Warp Engine
Event-sourced context management for AI coding agents. Instead of growing conversation history, Warp Engine records every action as an event and assembles fresh, deterministic context for every model call.
What is Warp Engine?
Every AI coding tool has the same hidden problem: memory is a lie.
When you ask an AI to "fix the auth bug," it reads files, makes changes, runs tests. Then you say "now add logging." The model receives the entire conversation so far — your first message, its response, file contents from ten minutes ago, tool outputs from three iterations back — and tries to work with it.
By turn five, 20,000 tokens of accumulated history. By turn ten, 50,000. Most of it stale. The model pays attention to all of it equally, because it has no way to know what's current and what's garbage.
Warp Engine takes a completely different approach. It doesn't keep conversation history. It keeps an event log. Every action — every file read, edit, command, test, decision — is recorded as a structured event in an append-only SQLite database. When the model needs to act, Warp Engine assembles fresh context from the event log. Right now. At this moment. The conversation history? Thrown away. Every turn.
Events are memory. Context is computed.
The model gets a clean, deterministic picture of reality computed from verified facts — not a growing narrative it has to parse and hope it interprets correctly. Constant context size. Perfect auditability. Every turn grounded in what's actually true right now.
How It Works
Traditional AI Coding vs. Warp Engine
TRADITIONAL (growing history): WARP ENGINE (computed context):
──────────────────────────── ────────────────────────────
Turn 1: 200 tokens Turn 1: ~8K tokens (assembled)
Turn 2: 600 tokens Turn 2: ~8K tokens (assembled)
Turn 5: 5,000 tokens Turn 5: ~8K tokens (assembled)
Turn 10: 20,000 tokens Turn 10: ~8K tokens (assembled)
Turn 20: 50,000+ tokens (stale, noisy) Turn 20: ~8K tokens (fresh, verified)Every turn, the model receives a clean projection — which files are active, what changes were made, what's broken, what decisions were taken — rehydrated from disk with SHA256 verification.

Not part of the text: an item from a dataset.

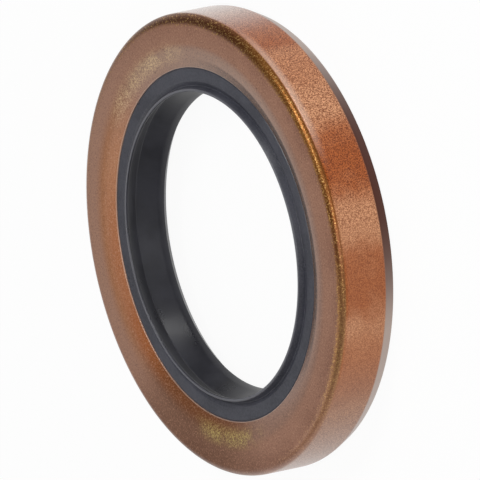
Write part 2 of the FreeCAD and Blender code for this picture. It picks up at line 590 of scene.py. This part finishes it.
class CaseLacquer:
    """Noises of the lacquer, the parts of the case where it differs, and its tint on each."""

    def __init__(self, nodes):
        self.nodes = nodes
        place, across, self.radius, self.height = nodes.turned_place()
        self.outward = nodes.vector_math("NORMALIZE", across)
        self.stipple = nodes.noise(place, *stipple_noise)
        self.fine = nodes.noise(place, *fine_noise)
        self.blotch = nodes.noise(place, *blotch_noise)
        self.patches = nodes.noise(place, *patches_noise)
        self.edge_play = nodes.product(nodes.math("SUBTRACT", self.patches, 0.5), zone_edge_play)

        self.on_wall = nodes.ramp(self.radius, *wall_radii)
        self.on_lead_in = nodes.ramp(self.height, *lead_in_heights)
        self.on_back = nodes.product(
            nodes.ramp(self.height, *back_heights),
            nodes.ramp(self.radius, *back_radii),
        )
        # Golden bend, with painted highlight by bearing
        self.bend_gold_and_highlight = self.bend_gold_and_highlight_share()
        # Painted shade by the eye, also left without clear coat
        self.eye_shade = self.within(eye_shade_zones, self.radius, eye_shade_radii)
        self.flange_dark = self.zones_share(flange_dark_zones)
        # Painted glare at the wall's ends
        self.wall_painted_glare = nodes.product(self.zones_share(wall_painted_glare_zones), self.on_wall)

    def zones_share(self, zones):
        """Share of a tone round the axis, in zones of (bearing, half width, share)."""
        nodes = self.nodes
        share = 0.0
        for bearing, half_width, most in zones:
            way = (math.sin(math.radians(bearing)), math.cos(math.radians(bearing)), 0)
            nearness = nodes.vector_math("DOT_PRODUCT", self.outward, way, "Value")
            nearness = nodes.math("ADD", nearness, self.edge_play)
            zone = nodes.ramp(nearness, math.cos(math.radians(half_width)), 1.0, 0.0, most)
            share = nodes.math("ADD", share, zone, clamp=True)
        return share

    def within(self, zones, measure, limits):
        """Share of a tone that is kept to its zones and to limits of radius or height."""
        return self.nodes.product(self.zones_share(zones), self.nodes.ramp(measure, *limits))

    def bend_gold_and_highlight_share(self):
        """Share of the golden bend, strongest at the bearings where its highlight is painted, with a ragged
        edge, and none inside the case.
        """
        nodes = self.nodes
        grain_shift = nodes.product(nodes.math("SUBTRACT", self.fine, 0.5), bend_raggedness)
        widening = nodes.product(self.zones_share(bend_wide_zones), bend_widening)
        ragged = nodes.math("ADD", nodes.math("ADD", self.radius, grain_shift), widening)
        return nodes.product(
            nodes.ramp(ragged, *bend_radii),
            nodes.ramp(self.height, *bend_heights),
            self.zones_share(bend_painted_highlight_zones),
            nodes.math("SUBTRACT", 1.0, self.on_back),
        )

    def flange_tint(self):
        """Brown flange and dish, with grain, fleck patches that are partly painted glints, darker zones,
        paler zones of painted light and reflection, painted shade and a painted highlight by the eye, and
        the inside's even tone.
        """
        nodes = self.nodes
        on_dish = nodes.ramp(self.radius, *dish_radii)
        # fleck patches, partly painted glints where the dish bends
        fleck_glints = nodes.product(
            nodes.ramp(self.fine, *fleck_glint_cut),
            nodes.ramp(self.patches, *fleck_glint_patch_cut),
            nodes.ramp(self.radius, *fleck_glint_inner_radii),
            nodes.ramp(self.radius, *fleck_glint_outer_radii),
        )

        def fleck_glinted(zones):
            return nodes.product(fleck_glints, self.zones_share(zones), fleck_glint_share)

        base = nodes.mix(nodes.ramp(self.blotch, *blotch_cut), flange_thick_tone, flange_thin_tone)
        return nodes.layered(base, [
            # painted light on the flange's left side
            (self.within(flange_painted_light_zones, self.radius, flange_painted_light_radii), flange_painted_light_tone),
            (nodes.ramp(self.radius, *flange_inner_radii), flange_inner_tone),
            (on_dish, dish_tone),
            # painted reflection: pale veil on the dish's right side
            (nodes.product(self.zones_share(dish_painted_veil_zones), on_dish), dish_painted_veil_tone),
            # painted sheen on the dish's left side
            (self.within(dish_painted_sheen_zones, self.radius, dish_painted_sheen_radii), dish_painted_sheen_tone),
            (self.within(dish_orange_zones, self.radius, dish_orange_radii), dish_orange_tone),
            (self.eye_shade, eye_shade_tone),
            (self.flange_dark, flange_dark_tone),
            (nodes.ramp(self.fine, *light_grain_cut), light_grain_tone),
            (nodes.ramp(self.fine, *dark_grain_cut), dark_grain_tone),
            (fleck_glinted(yellow_fleck_glint_zones), yellow_fleck_glint_tone),
            (fleck_glinted(beige_fleck_glint_zones), beige_fleck_glint_tone),
            # painted highlight on the eye's edge
            (nodes.ramp(self.radius, *eye_painted_highlight_radii), eye_painted_highlight_tone),
            (self.on_back, flange_back_tone),
        ])

    def bend_gold_and_highlight_tint(self):
        """Golden brown of the bend, with painted shade and painted light in zones, painted glints, pits, and
        painted shade at its foot.
        """
        nodes = self.nodes
        return nodes.layered(bend_tone, [
            (self.zones_share(bend_painted_shade_zones), bend_painted_shade_tone),
            (self.zones_share(bend_painted_light_zones), bend_painted_light_tone),
            (nodes.ramp(self.fine, *bend_painted_glint_cut), bend_painted_glint_tone),
            (nodes.ramp(self.fine, *bend_pit_cut), bend_pit_tone),
            (self.within(bend_foot_painted_shade_zones, self.height, bend_foot_painted_shade_heights), bend_foot_painted_shade_tone),
        ])

    def wall_tint(self):
        """Stippled copper of the wall, with painted shade in darker zones, painted glare and a dimmer
        painted reflection in pale and dim zones, and a painted highlight by the bend.
        """
        nodes = self.nodes
        contrast = nodes.ramp(self.zones_share(wall_smooth_zones), 0, 1, 1.0, smooth_stipple_share)
        grains = nodes.math("SUBTRACT", nodes.ramp(self.stipple, *stipple_cut), 0.5)
        grains = nodes.math("ADD", nodes.product(grains, contrast), 0.5)
        return nodes.layered(nodes.mix(grains, *wall_thin_tones), [
            (self.zones_share(wall_painted_shade_zones), nodes.mix(grains, *wall_painted_shade_tones)),
            (nodes.product(self.wall_painted_glare, wall_painted_glare_share), nodes.mix(grains, *wall_painted_glare_tones)),
            (self.zones_share(wall_painted_dim_zones), wall_painted_dim_tone),
            (self.within(wall_painted_sheen_zones, self.height, wall_painted_sheen_heights), wall_painted_sheen_tone),
        ])

    def lead_in_tint(self):
        # Pale lead-in, with painted shade in its darker zones
        return self.nodes.mix(self.zones_share(lead_in_painted_shade_zones), lead_in_pale_tone, lead_in_painted_shade_tone)

    def metal_share(self):
        nodes = self.nodes
        return nodes.largest(
            nodes.ramp(self.on_wall, 0, 1, flange_metal, wall_metal),
            nodes.product(self.bend_gold_and_highlight, bend_metal),
            self.on_lead_in,
            self.wall_painted_glare,
        )

    def coat_weight(self):
        nodes = self.nodes
        uncoated = nodes.largest(
            self.bend_gold_and_highlight,
            self.on_lead_in,
            self.eye_shade,
            self.flange_dark,
            nodes.product(self.on_wall, wall_coat_loss),
        )
        return nodes.largest(nodes.ramp(uncoated, 0, 1, full_coat, least_coat), self.wall_painted_glare)


def lacquer_material():
    """Copper-brown lacquer: stippled wall, smoother flange, golden bend and paler rear end, with painted
    highlights, reflections and shade in zones round the case.
    """
    material, nodes, shader = new_material("copper_lacquer")
    lacquer = CaseLacquer(nodes)
    tint = nodes.layered(lacquer.flange_tint(), [
        (lacquer.bend_gold_and_highlight, lacquer.bend_gold_and_highlight_tint()),
        (lacquer.on_wall, lacquer.wall_tint()),
        (lacquer.on_lead_in, lacquer.lead_in_tint()),
    ])
    nodes.put(shader.inputs["Base Color"], tint)
    nodes.put(shader.inputs["Metallic"], lacquer.metal_share())
    nodes.put(shader.inputs["Coat Weight"], lacquer.coat_weight())
    shader.inputs["Roughness"].default_value = lacquer_roughness
    shader.inputs["IOR"].default_value = lacquer_ior
    shader.inputs["Coat Roughness"].default_value = coat_roughness
    bump_height = nodes.product(lacquer.stipple, nodes.ramp(lacquer.on_wall, 0, 1, flange_bump_share, 1.0))
    nodes.put(shader.inputs["Normal"], nodes.bump(bump_height, *lacquer_bump))
    return material


def rubber_material():
    """Moulded satin rubber with a faint blue-grey cast, greyer on the face, with a painted highlight on the
    dust lip's nose.
    """
    material, nodes, shader = new_material("satin_rubber")
    place, _, radius, height = nodes.turned_place()
    on_face = nodes.ramp(nodes.math("ADD", radius, nodes.product(height, face_slant)), *face_limits)
    # Painted highlight on the dust lip's nose
    nose_painted_highlight = nodes.product(nodes.ramp(height, *nose_painted_highlight_heights), nodes.ramp(radius, *nose_painted_highlight_radii), nose_painted_highlight_share)
    clouds = nodes.noise(place, *clouds_noise)
    grain = nodes.noise(place, *grain_noise)
    cloudy = nodes.ramp(clouds, *clouds_cut)
    face_tint = nodes.layered(nodes.mix(cloudy, *map(linear, face_tones)), [
        (nodes.ramp(grain, *rubber_grain_cut), linear(face_grain_tone)),
    ])
    tint = nodes.layered(nodes.mix(cloudy, *map(linear, lip_tones)), [
        (on_face, face_tint),
        (nose_painted_highlight, linear(nose_painted_highlight_tone)),
    ])
    nodes.put(shader.inputs["Base Color"], tint)
    nodes.put(shader.inputs["Roughness"], nodes.ramp(clouds, *rubber_roughness))
    shader.inputs["Specular IOR Level"].default_value = rubber_specular
    nodes.put(shader.inputs["Normal"], nodes.bump(grain, *rubber_bump))
    return material


def spring_material():
    """Bright drawn wire, with faint lengthwise differences."""
    material, nodes, shader = new_material("spring_wire")
    place = nodes.add("TexCoord").outputs["Object"]
    drawn = nodes.noise(place, *drawn_noise)
    nodes.put(shader.inputs["Base Color"], nodes.mix(drawn, *map(linear, wire_tones)))
    nodes.put(shader.inputs["Roughness"], nodes.ramp(drawn, *wire_roughness))
    shader.inputs["Metallic"].default_value = 1.0
    return material


def stage_floor():
    """White ground that keeps the seal's shadow and looks white in reflections too."""
    corners = [(-1, -1), (1, -1), (1, 1), (-1, 1)]
    floor = new_piece("floor", [(x * floor_half, y * floor_half, 0) for x, y in corners], [(0, 1, 2, 3)])
    material = bpy.data.materials.new("stage_white")
    material.use_nodes = True
    nodes = Nodes(material.node_tree)
    output = nodes.add("OutputMaterial")
    paper = nodes.add("BsdfDiffuse")
    paper.inputs["Color"].default_value = floor_grey
    glow = nodes.add("Emission")
    glow.inputs["Strength"].default_value = 1.0
    rays = nodes.add("LightPath")
    seen = nodes.math("ADD", rays.outputs["Is Camera Ray"], rays.outputs["Is Glossy Ray"], clamp=True)
    seen = nodes.math("ADD", seen, rays.outputs["Is Transmission Ray"], clamp=True)
    blend = nodes.add("MixShader")
    nodes.put(blend.inputs[0], nodes.product(seen, floor_glow_share))
    nodes.put(blend.inputs[1], paper.outputs[0])
    nodes.put(blend.inputs[2], glow.outputs[0])
    nodes.put(output.inputs["Surface"], blend.outputs[0])
    floor.data.materials.append(material)


def studio_world():
    """Plain studio: white at the horizon, dimmer overhead."""
    world = bpy.data.worlds.new("studio")
    bpy.context.scene.world = world
    world.use_nodes = True
    nodes = Nodes(world.node_tree)
    output = nodes.add("OutputWorld")
    split = nodes.add("SeparateXYZ")
    nodes.put(split.inputs[0], nodes.add("TexCoord").outputs["Generated"])
    sky = nodes.add("Background")
    nodes.put(sky.inputs["Color"], nodes.ramp(split.outputs[2], *sky_levels))
    nodes.put(output.inputs["Surface"], sky.outputs[0])


def area_lamp(name, place, size, power):
    lamp = bpy.data.lights.new(name, "AREA")
    lamp.shape = "DISK"
    lamp.size = size
    lamp.energy = power
    holder = bpy.data.objects.new(name, lamp)
    bpy.context.scene.collection.objects.link(holder)
    aim = (-Vector(place)).to_track_quat("-Z", "Y")
    holder.matrix_world = Matrix.Translation(Vector(place)) @ aim.to_matrix().to_4x4()


def fitted_camera():
    """The photograph's view: low over the seal along -X, and rolled."""
    forward = Vector((-math.cos(camera_elevation), 0, -math.sin(camera_elevation)))
    level_right = Vector((0, 1, 0))
    level_up = level_right.cross(forward)
    right = level_right * math.cos(camera_roll) + level_up * math.sin(camera_roll)
    up = level_up * math.cos(camera_roll) - level_right * math.sin(camera_roll)
    shift = right * camera_right_shift + up * camera_up_shift - forward * camera_distance
    place = Vector((0, 0, case_width)) * MILLIMETRE + shift * case_radius * MILLIMETRE
    camera = bpy.data.cameras.new("camera")
    camera.lens = camera_lens
    camera.sensor_width = 36
    camera.clip_start = 0.1
    camera.clip_end = 20
    holder = bpy.data.objects.new("camera", camera)
    bpy.context.scene.collection.objects.link(holder)
    turn = Matrix((right, up, -forward)).transposed().to_4x4()
    holder.matrix_world = Matrix.Translation(place) @ turn
    bpy.context.scene.camera = holder


def dress(piece, material, node):
    piece.data.materials.append(material)
    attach(piece, "root")
    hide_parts(node)


dress(turned("lacquered_case", case_section()), lacquer_material(), "metal_case")
dress(turned("rubber_element", element_section()), rubber_material(), "sealing_element")
dress(wound_spring("wound_spring"), spring_material(), "garter_spring")

stage_floor()
studio_world()
for lamp_settings in lamps:
    area_lamp(*lamp_settings)
fitted_camera()
bpy.context.scene.view_settings.view_transform = "Standard"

Not "what we talked about." What's actually true.
Event Types
Eleven structured event types cover every action:
| Event | What it captures |
|---|---|
| SessionStarted | Working directory, repo root, active tools |
| UserIntent | Normalised user request |
| ToolCalled | Tool name, typed input (before execution) |
| ToolResult | Status, bounded output (after execution) |
| FileRead | Path, line range, SHA256 hash of content slice |
| FileChanged | Path, full unified diff, summary (+N/-M lines) |
| CommandRun | Command, exit code, output excerpt |
| TestStatus | Pass/fail, error excerpts |
| Decision | Strategic choice with rationale (supports supersession) |
| RepoMap | Git file inventory (HEAD, file count, top dirs/extensions) |
| Custom | Extension-defined events |
All events are append-only, bounded to 1MB max payload, and stored in SQLite with WAL mode for concurrent reads/writes.
The Stale Context Guard
This prevents the most common class of AI coding errors: editing a file based on what the model thinks is there rather than what's actually there.
Has the file been read?
If there's no FileRead event for this file, the edit is blocked. The model must read first.
Has the file changed since it was read?
The system compares the file's current mtime and size against the stats recorded at read time. If they differ, the edit is blocked.
Is the read too old?
Default: 2 hours. If the model read the file 3 hours ago and hasn't re-read it, the edit is blocked.
Blocked with rationale
If any check fails, the tool call is rejected: "File changed since last read. Re-read before editing." The block is logged as an event and surfaced in the projection.
Every edit is grounded in a verified, hash-checked read. No hallucinated line numbers. No patches applied to code that moved.
Failure Fingerprinting
Most agents treat test failures as a blob of text. Warp Engine treats them as structured, trackable entities.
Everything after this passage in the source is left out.